I feel his mother is being completely disrespectful to us and it’s causing stress in my marriage. Am I wrong? Disappointed Daughter-in-Law

Dear Daughter-in-Law: Your mother-in-law undermined your authority as a parent. She should apologize, and your husband should back you up. However, let’s look at the bigger picture. Your daughter would have done this anyway. Also, she is now 18 and decisions about her appearance are her own. If you continue to hold a grudge, you will alienate your husband, your marriage will suffer and your daughter will still have dreadlocks. You can’t force others to behave the way you wish. You can only decide how you will respond. Take a deep breath, understand that your mother-in-law is not trustworthy, and then let it go. As for your husband, at least you know where you stand — and it’s somewhere behind his mother.

Dear Annie: Where can I donate unused frequent flyer miles to servicemen? I have paid off two credit cards and plan to cancel them, and at the same time donate the miles to the people who could really use them the most. Thanks. Bobby

Dear Bobby: Bless you for asking. The Fisher House Foundation administers the “Hero Miles” program for the Department of Defense to assist service members and their families. Contact them through their Web site at fisherhouse.org or at 1401 Rockville Pike, Suite 600, Rockville, MD 20852.
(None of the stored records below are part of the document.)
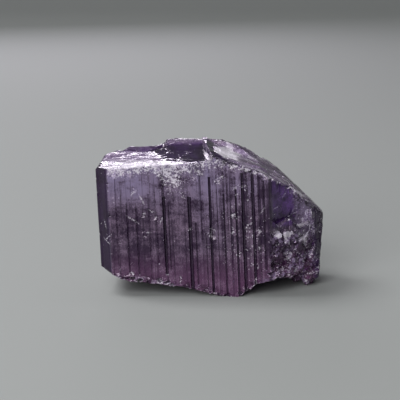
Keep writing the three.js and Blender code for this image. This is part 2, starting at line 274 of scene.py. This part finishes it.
# the ledge and ridge of the broken end, where white glints are painted, and the clear scar over them
ledge = fall(np.hypot((x - 14.0) / 3.0, (z - 11.8) / 1.7), 0.5, 1.0)
ridge = fall(np.abs(z - 11.5 + 1.3 * (x - 16.5)), 0.8, 2.2) * ramp(x, 15.0, 16.5) * fall(x, 18.4, 19.0)
# where the painted glints gather: the ledge and the ridge
glinting = broken_end * np.maximum(ledge, 0.75 * ridge)
scar = ramp(straight, 11.0, 11.8) * fall(straight, 14.8, 16.2) * ramp(z, 12.2, 13.6)
scar = scar * (1 - upward) * right_side

# the worn rims: sharp edges that don't run along the length axis
SHARP = math.radians(32)
rims = np.zeros(len(place))
for edge in work.edges:
    run = edge.verts[0].co - edge.verts[1].co
    if abs(run.z) < 0.85 * run.length and edge.calc_face_angle(0) > SHARP:
        rims[[edge.verts[0].index, edge.verts[1].index]] = 1
rims = rims * (1 - on_broad) * np.where((np.abs(x) < 2.2) & (z > 23.5), 0, 1)

# how much frost, painted highlight, clear stone, painted shade and veil each point shows
flecks = calm * upward * ramp(rough_noise(carved * (1.1, 0.5, 1.0), 79), 0.25, 0.5)
# real frost, with painted highlight from the crest, the sliver and the lit top
frost_and_highlight = 0.95 * band + 0.85 * wedge + 0.12 * broken_end + 0.3 * on_foot + 0.55 * chipped
frost_and_highlight = frost_and_highlight + 0.7 * knocks + 0.95 * frosted_crest_glint + 0.9 * chipped_sliver_highlight + 0.28 * painted_top_light * (1 - calm)
frost_and_highlight = frost_and_highlight + 0.5 * rims + 0.3 * shoulder + 0.55 * flecks
frost_and_highlight = np.clip(frost_and_highlight * (1 - 0.8 * np.clip(shaded_tail + shaded_flank + shaded_back_rim, 0, 1)), 0, 1)
hollow = upward * calm
left_strip = fall(straight, -18.6, -18.3) * np.maximum(1 - upward, fall(x, -20.2, -19.7))
far_right = ramp(straight, 18.8, 19.8) * (1 - upward)
clean = hollow + shaded_flank + 0.7 * shaded_back_rim + left_strip + scar + 0.95 * far_right + shaded_tail
# painted shade: the hollow, its flank, rim and tail, the left strip and the far right are made dark
painted_shade = 0.85 * (hollow + shaded_flank) + 0.5 * shaded_back_rim + left_strip + 0.9 * far_right + 0.7 * shaded_tail
veil = on_broad * ramp(z, 13.0, 23.0) * (0.55 + 0.45 * fall(straight, -14.0, -6.0))
veil = veil + 0.2 * on_broad * fall(np.abs(straight), 1.5, 4.0) * ramp(z, 6.0, 12.0)
veil = np.clip(veil * (1 + 0.6 * rough_noise(carved * (0.4, 0.4, 0.3), 81)), 0, 1)
MASKS = {
    "frost_and_highlight": frost_and_highlight,
    "grooved": on_broad * ramp(inset, 0.1, 0.34),
    "lined": on_broad * (1 - 0.7 * band),
    "clean": np.clip(clean, 0, 1),
    "painted_shade": np.clip(painted_shade, 0, 1),
    "veil": np.maximum.reduce([veil, 0.75 * shoulder, 0.9 * band]),
    # painted light on the upward faces
    "top": painted_top_light,
    "lip": lip,
    "crumbs": crumbs,
    "glinting": glinting,
    "pits": pits,
    # painted rosy light, stronger towards the bottom
    "painted_rosy_light": fall(z, 1.5, 10.0),
    "rightward": ramp(straight, -4.0, 3.0),
}

# the carved mesh, smooth but for its creases, with the masks on its points
CREASE = math.radians(24)
for vertex, spot in zip(work.verts, carved):
    vertex.co = Vector((spot - DRAWN_FROM) * MM)
work.normal_update()
for edge in work.edges:
    edge.smooth = edge.calc_face_angle(0) < CREASE
for face in work.faces:
    face.smooth = True
work.to_mesh(crystal_mesh)
work.free()
for name, values in MASKS.items():
    crystal_mesh.attributes.new(name, "FLOAT", "POINT").data.foreach_set("value", values)
crystal = bpy.data.objects.new("crystal", crystal_mesh)
bpy.context.scene.collection.objects.link(crystal)

# the stone: see-through violet, with haze, bruises, grooves and broken facets in its colour, roughness
# and height, and painted highlights, glints, shade and rosy light in its colour
violet = bpy.data.materials.new("violet scapolite")
violet.use_nodes = True
tree = violet.node_tree
tree.nodes.clear()


def node(kind, **settings):
    made = tree.nodes.new(kind)
    for key, value in settings.items():
        setattr(made, key, value)
    return made


def link(a, b):
    tree.links.new(a, b)


def maths(operation, a, b, clamp=False):
    made = node("ShaderNodeMath", operation=operation, use_clamp=clamp)
    for socket, value in zip(made.inputs, (a, b)):
        if isinstance(value, (int, float)):
            socket.default_value = value
        else:
            link(value, socket)
    return made.outputs[0]


def plus(a, b, clamp=False):
    return maths("ADD", a, b, clamp)


def minus(a, b, clamp=False):
    return maths("SUBTRACT", a, b, clamp)


def times(a, b, clamp=False):
    return maths("MULTIPLY", a, b, clamp)


def larger(a, b):
    return maths("MAXIMUM", a, b)


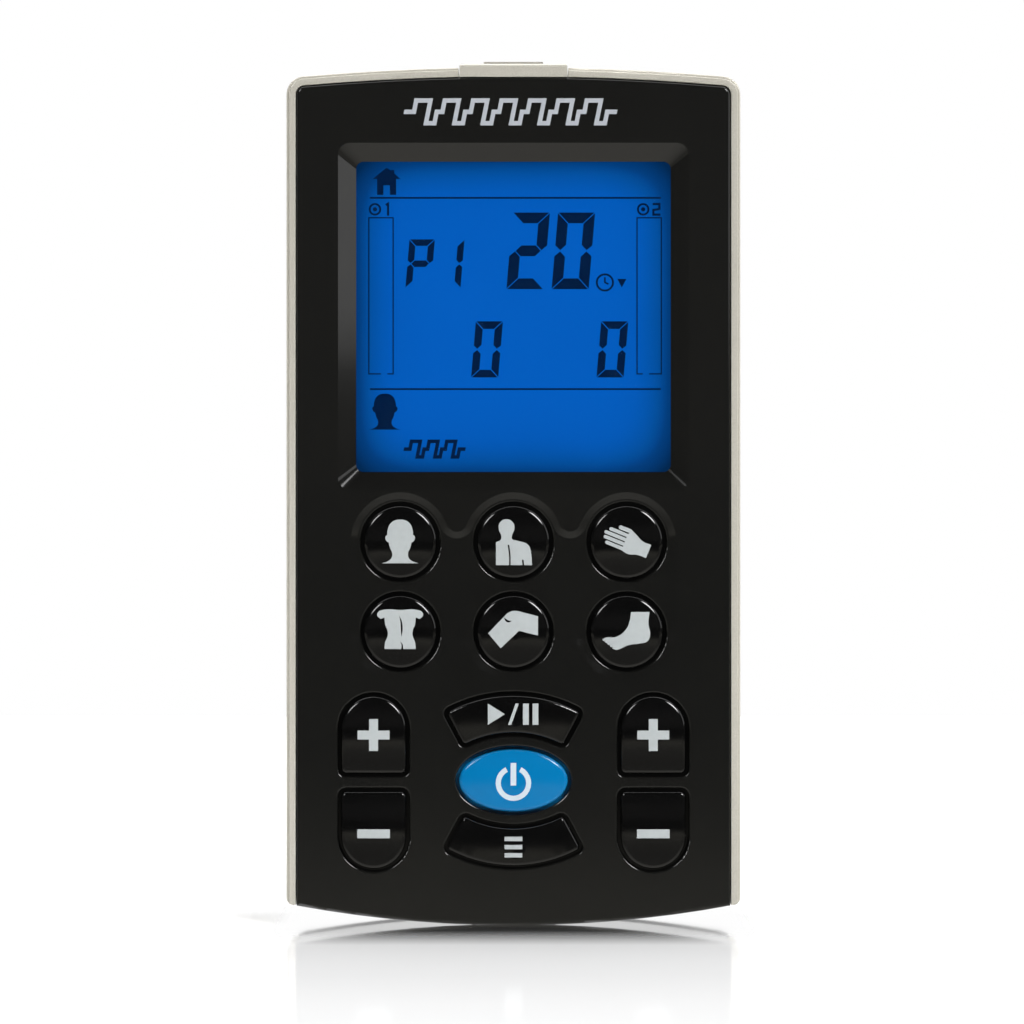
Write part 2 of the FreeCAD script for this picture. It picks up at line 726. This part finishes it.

Dear Annie: I am an avid reader of your column and impressed with your common sense approach to people’s problems. But I disagree with the advice given to “Silent in Seattle.” You recommended she not tell her daughters that their father is a miserable cheater who also patronizes prostitutes. She is planning to divorce him after the girls complete high school. What will they think when Mom finally leaves? She says he is a great father and they will hate her for breaking up their family. Please rethink that advice. Perplexed in Poughkeepsie, N.Y.

Dear Poughkeepsie: It’s OK for children to know their parents are having problems (most already do), but this kind of detailed information can be destructive. Mom shouldn’t surprise the children with a sudden divorce, but confiding his infidelities could wreck the relationship they have with Dad, and that mainly hurts the children.